Ressortir la DS de Papa
C’est un moment particulier qui se répète chaque année. On ressort la DS de Papa. Ouvrir le garage délicatement, prendre son temps. La serrure de la grande porte bloque un peu, elle sort de quelques mois de sommeil. Quelques mois, le temps de faire dormir notre grand-mère, notre DS 21 INJECTION ÉLECTRONIQUE, de la protéger des intempéries, des vents, de la pluie, de la neige et du sel répandu sur les routes, qui répandrait à son tour la rouille sur une carrosserie déjà bien âgée de bientôt 50 ans.
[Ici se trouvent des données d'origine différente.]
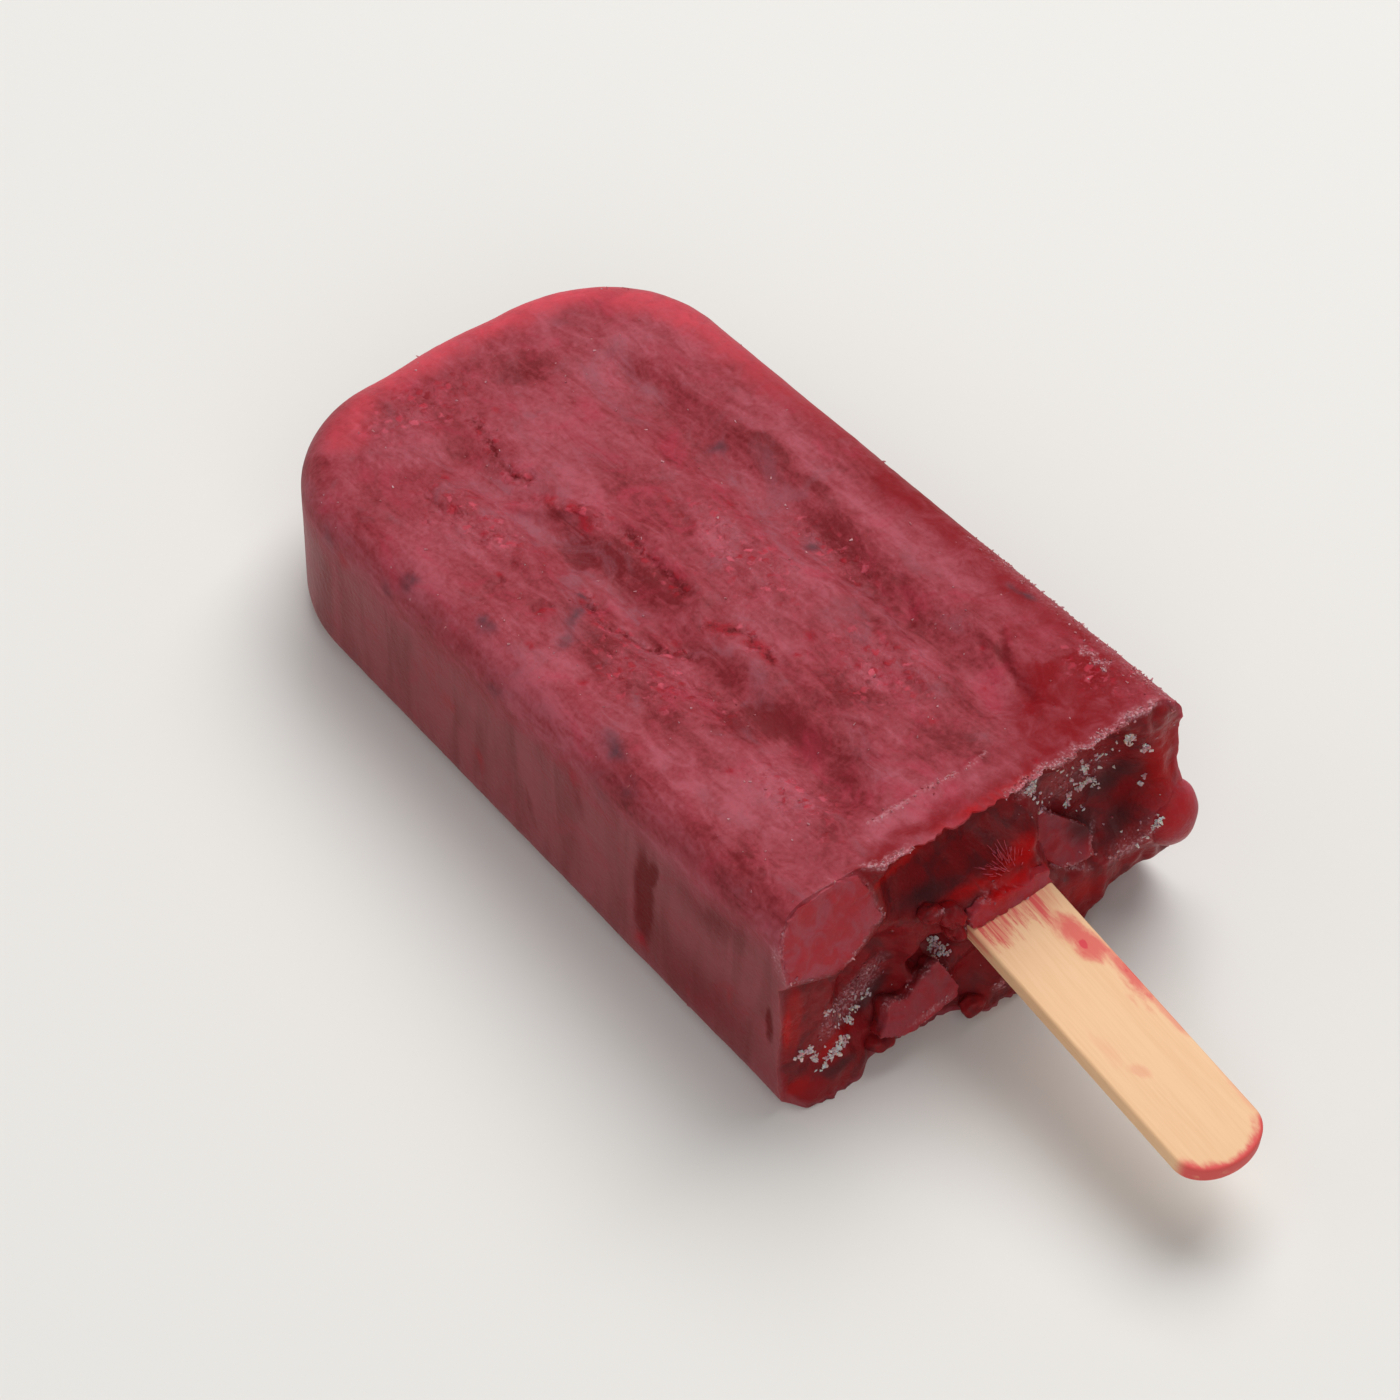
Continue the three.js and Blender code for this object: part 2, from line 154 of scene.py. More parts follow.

Si pour vous et moi, comme bel humain 50 ans est un beau cap passé, pour une voiture ancienne, c’est un cap important. On la préserve donc, notre DS.
La porte est ouverte dans un vacarme métallique assourdissant, fendant les tympans le temps d’un instant. Du fond du garage, elle se montre, sous sa bâche. Sa forme est reconnaissable entre toutes, comme une grenouille étirée, notre DS. La bâche est retirée, elle se découvre, chromes brillants, dans un bleu turquoise impeccable, un lagon.

On ouvre le capot, vérifions quelques niveaux et pressions. Rien a bougé depuis la fin de l’automne, on peut y aller. Le démarreur s’étouffe un premier coup puis le second coup est le bon, dame DS se met en route. Son système hydropneumatique se remet en circulation, tel le cœur d’un corps humain, insufflant un rythme, une vie dans cette DS. La voilà qui monte de l’arrière, puis qui monte de l’avant. En une petite minute, elle est prête à partir.
Derrière le volant, le levier de vitesse particulier, donnant sur la boîte semi-automatique, qui permet aussi de démarrer la belle. Première, petit claquement, le régime moteur change doucement, on lâche délicatement le champignon qui sert de frein, on effleure tendrement l’accélérateur. DS se meut, avance doucement, elle est partie, et nous avec, emmenés dans ce vaisseau fier et fort, puissant et terriblement en avance sur son temps, terriblement décalé dans notre époque. Elle est tout bonnement incroyable.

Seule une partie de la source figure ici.